WHAT NEEDS TO BE DONE: An exact copy of every record is needed.

[Structured object records]
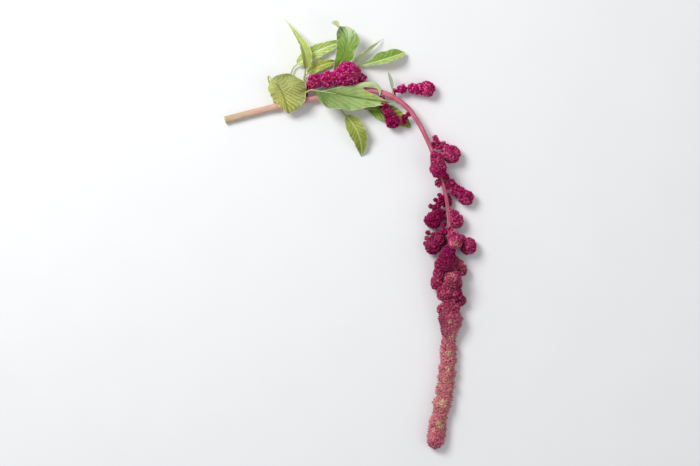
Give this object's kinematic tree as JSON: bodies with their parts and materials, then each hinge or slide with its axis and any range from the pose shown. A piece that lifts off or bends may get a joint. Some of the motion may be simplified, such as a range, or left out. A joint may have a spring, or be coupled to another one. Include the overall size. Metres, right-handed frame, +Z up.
{
  "type": "amaranth seed head",
  "caption": "Trailing amaranth seed head lying flat: an arched cut stem with leaves, short round flower spikes and one long drooping tassel.",
  "frame": {"origin": "on the surface that the seed head lies on, under the flat spot near the upper end of the long tassel", "axes": "+Z up from the surface, +Y from the tassel's tip towards the arch and the leaves, -X towards the stem's cut end"},
  "size_m": [0.2676, 0.4497, 0.0323],
  "materials": {
    "stem": "matt",
    "tassel": "matt",
    "spike": "matt",
    "leaf": "satin"
  },
  "bodies": {
    "root": {"stem": "stem", "tassel": "tassel", "leaf_01": "leaf", "leaf_02": "leaf", "leaf_03": "leaf", "leaf_04": "leaf", "leaf_05": "leaf", "leaf_06": "leaf", "leaf_07": "leaf", "leaf_08": "leaf", "leaf_09": "leaf", "leaf_10": "leaf", "bract_01": "leaf", "spike_01": "spike", "spike_02": "spike", "spike_03": "spike", "spike_04": "spike", "spike_05": "spike", "spike_06": "spike", "spike_07": "spike", "spike_08": "spike", "spike_09": "spike", "spike_10": "spike", "spike_11": "spike", "spike_12": "spike", "spike_13": "spike", "spike_14": "spike", "spike_15": "spike", "spike_16": "spike", "spike_17": "spike", "spike_18": "spike", "spike_19": "spike", "spike_20": "spike", "spike_21": "spike", "spike_22": "spike", "spike_23": "spike", "spike_24": "spike", "spike_25": "spike", "spike_26": "spike", "spike_27": "spike"}
  },
  "joints": []
}
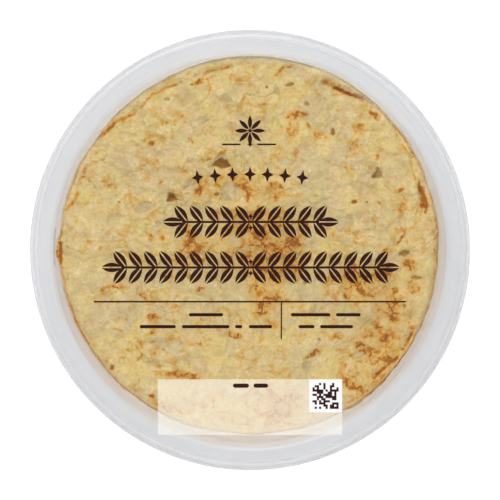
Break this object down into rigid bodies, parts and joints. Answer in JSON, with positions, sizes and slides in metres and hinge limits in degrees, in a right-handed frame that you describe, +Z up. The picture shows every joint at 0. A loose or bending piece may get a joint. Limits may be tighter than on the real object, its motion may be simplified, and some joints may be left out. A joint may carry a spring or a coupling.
{
  "type": "packaged spanish omelette",
  "caption": "Round thick potato omelette in a shallow translucent plastic tray with a wide flange, sealed under clear printed film.",
  "frame": {"origin": "centre of the ring that the tray stands on, at its lowest level", "axes": "+Z up through the film, +Y to the top of the print, +X to the right of the print"},
  "size_m": [0.2, 0.2, 0.0296],
  "materials": {
    "tray_plastic": "translucent frosted, softly glossy",
    "cooked_egg": "moist cooked egg and potato, browned in patches",
    "clear_film": "clear glossy film with dark brown print"
  },
  "bodies": {
    "root": {"tray": "tray_plastic", "omelette": "cooked_egg", "lid_film": "clear_film"}
  },
  "joints": []
}
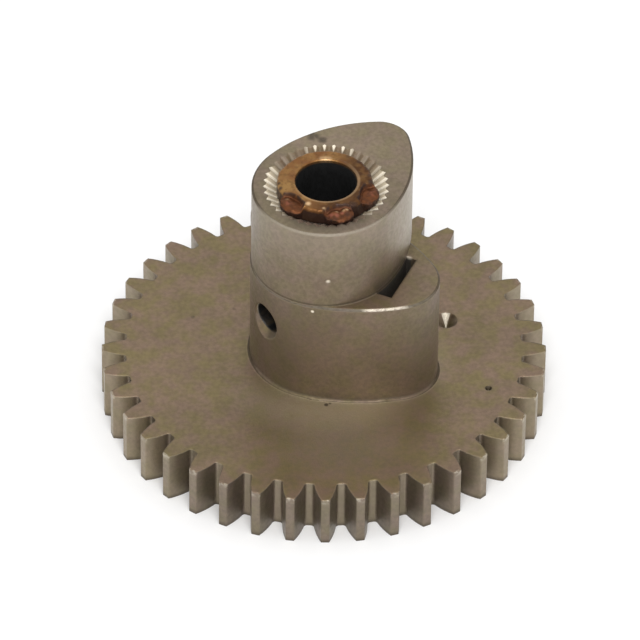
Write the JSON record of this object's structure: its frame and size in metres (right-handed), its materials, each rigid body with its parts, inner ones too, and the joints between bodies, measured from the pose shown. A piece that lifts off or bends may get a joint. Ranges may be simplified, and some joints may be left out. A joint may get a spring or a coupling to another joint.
{
  "type": "camshaft gear",
  "caption": "Spur gear with two cams stacked on its axis in one piece of steel, and a staked bronze bush through the bore; runs on a shaft and lifts two followers.",
  "frame": {"origin": "on the bore's axis at the gear's back face, which it rests on", "axes": "+Z along the bore's axis, from the gear's back face towards the cams; +X points to a tooth within a degree, and the noses of the cams point 23.5 degrees clockwise and 53 degrees anticlockwise from it"},
  "size_m": [0.0666, 0.0666, 0.0419],
  "materials": {
    "steel": "matte, brownish grey, finely mottled",
    "bronze": "worn bearing bronze, satin"
  },
  "bodies": {
    "root": {"cam_gear": "steel", "bush": "bronze"}
  },
  "joints": []
}
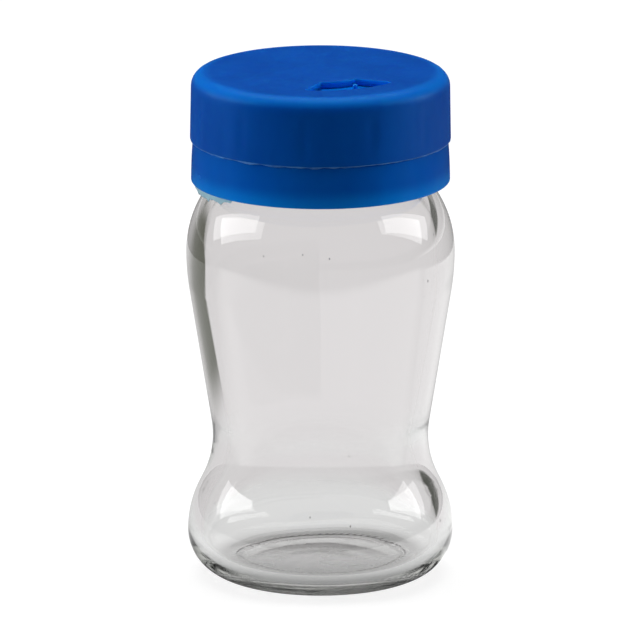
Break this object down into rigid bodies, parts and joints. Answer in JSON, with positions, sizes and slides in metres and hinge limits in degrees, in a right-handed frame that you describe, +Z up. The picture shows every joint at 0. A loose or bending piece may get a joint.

EXPECTED ANSWER:
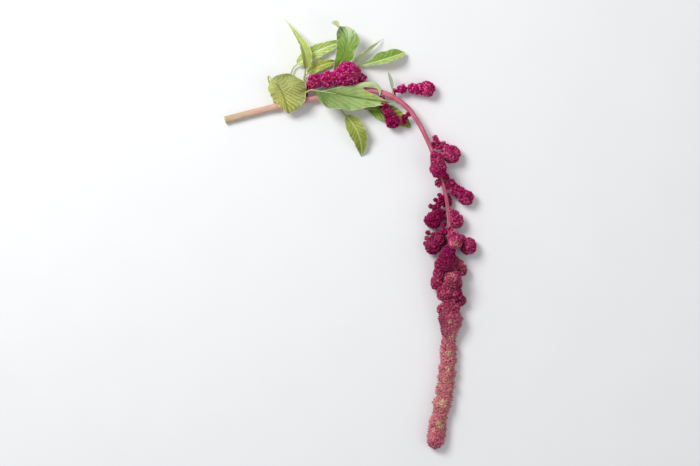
Give this object's kinematic tree as JSON: bodies with their parts and materials, then each hinge or slide with its axis and any range from the pose shown. A piece that lifts off or bends may get a joint. Some of the motion may be simplified, such as a range, or left out. A joint may have a spring, or be coupled to another one. Include the overall size. Metres, right-handed frame, +Z up.
{
  "type": "amaranth seed head",
  "caption": "Trailing amaranth seed head lying flat: an arched cut stem with leaves, short round flower spikes and one long drooping tassel.",
  "frame": {"origin": "on the surface that the seed head lies on, under the flat spot near the upper end of the long tassel", "axes": "+Z up from the surface, +Y from the tassel's tip towards the arch and the leaves, -X towards the stem's cut end"},
  "size_m": [0.2676, 0.4497, 0.0323],
  "materials": {
    "stem": "matt",
    "tassel": "matt",
    "spike": "matt",
    "leaf": "satin"
  },
  "bodies": {
    "root": {"stem": "stem", "tassel": "tassel", "leaf_01": "leaf", "leaf_02": "leaf", "leaf_03": "leaf", "leaf_04": "leaf", "leaf_05": "leaf", "leaf_06": "leaf", "leaf_07": "leaf", "leaf_08": "leaf", "leaf_09": "leaf", "leaf_10": "leaf", "bract_01": "leaf", "spike_01": "spike", "spike_02": "spike", "spike_03": "spike", "spike_04": "spike", "spike_05": "spike", "spike_06": "spike", "spike_07": "spike", "spike_08": "spike", "spike_09": "spike", "spike_10": "spike", "spike_11": "spike", "spike_12": "spike", "spike_13": "spike", "spike_14": "spike", "spike_15": "spike", "spike_16": "spike", "spike_17": "spike", "spike_18": "spike", "spike_19": "spike", "spike_20": "spike", "spike_21": "spike", "spike_22": "spike", "spike_23": "spike", "spike_24": "spike", "spike_25": "spike", "spike_26": "spike", "spike_27": "spike"}
  },
  "joints": []
}
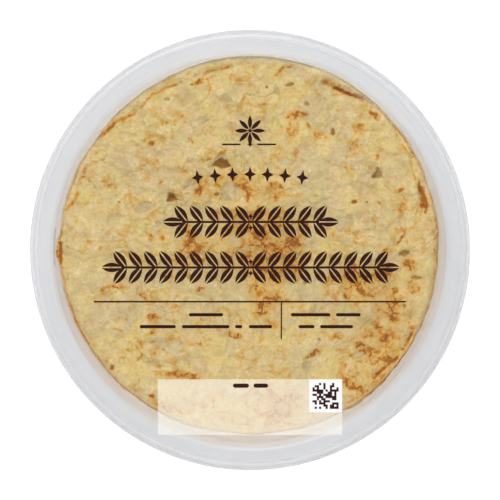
Break this object down into rigid bodies, parts and joints. Answer in JSON, with positions, sizes and slides in metres and hinge limits in degrees, in a right-handed frame that you describe, +Z up. The picture shows every joint at 0. A loose or bending piece may get a joint. Limits may be tighter than on the real object, its motion may be simplified, and some joints may be left out. A joint may carry a spring or a coupling.
{
  "type": "packaged spanish omelette",
  "caption": "Round thick potato omelette in a shallow translucent plastic tray with a wide flange, sealed under clear printed film.",
  "frame": {"origin": "centre of the ring that the tray stands on, at its lowest level", "axes": "+Z up through the film, +Y to the top of the print, +X to the right of the print"},
  "size_m": [0.2, 0.2, 0.0296],
  "materials": {
    "tray_plastic": "translucent frosted, softly glossy",
    "cooked_egg": "moist cooked egg and potato, browned in patches",
    "clear_film": "clear glossy film with dark brown print"
  },
  "bodies": {
    "root": {"tray": "tray_plastic", "omelette": "cooked_egg", "lid_film": "clear_film"}
  },
  "joints": []
}
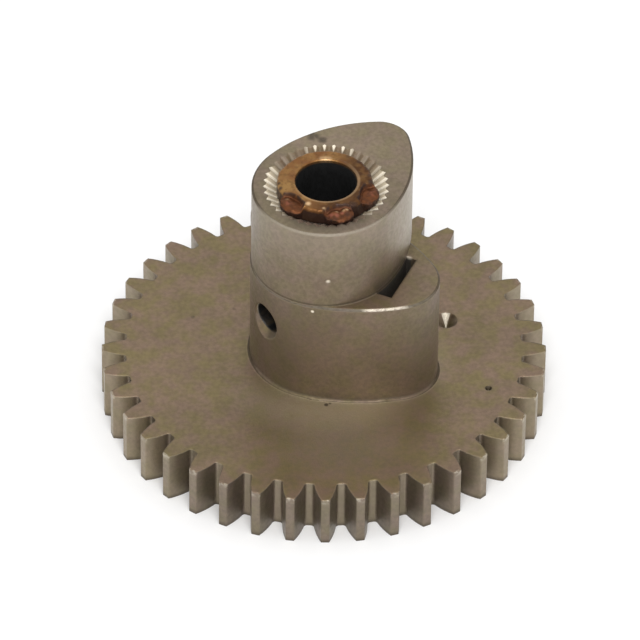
Write the JSON record of this object's structure: its frame and size in metres (right-handed), its materials, each rigid body with its parts, inner ones too, and the joints between bodies, measured from the pose shown. A piece that lifts off or bends may get a joint. Ranges may be simplified, and some joints may be left out. A joint may get a spring or a coupling to another joint.
{
  "type": "camshaft gear",
  "caption": "Spur gear with two cams stacked on its axis in one piece of steel, and a staked bronze bush through the bore; runs on a shaft and lifts two followers.",
  "frame": {"origin": "on the bore's axis at the gear's back face, which it rests on", "axes": "+Z along the bore's axis, from the gear's back face towards the cams; +X points to a tooth within a degree, and the noses of the cams point 23.5 degrees clockwise and 53 degrees anticlockwise from it"},
  "size_m": [0.0666, 0.0666, 0.0419],
  "materials": {
    "steel": "matte, brownish grey, finely mottled",
    "bronze": "worn bearing bronze, satin"
  },
  "bodies": {
    "root": {"cam_gear": "steel", "bush": "bronze"}
  },
  "joints": []
}
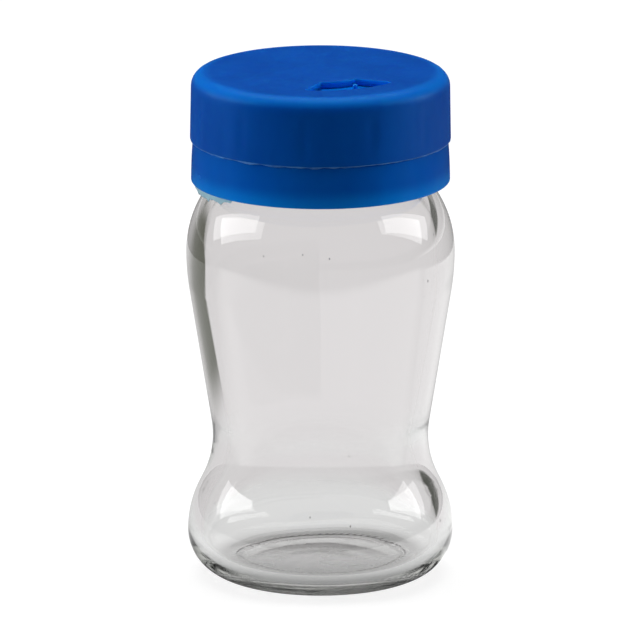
Break this object down into rigid bodies, parts and joints. Answer in JSON, with positions, sizes and slides in metres and hinge limits in degrees, in a right-handed frame that you describe, +Z up. The picture shows every joint at 0. A loose or bending piece may get a joint.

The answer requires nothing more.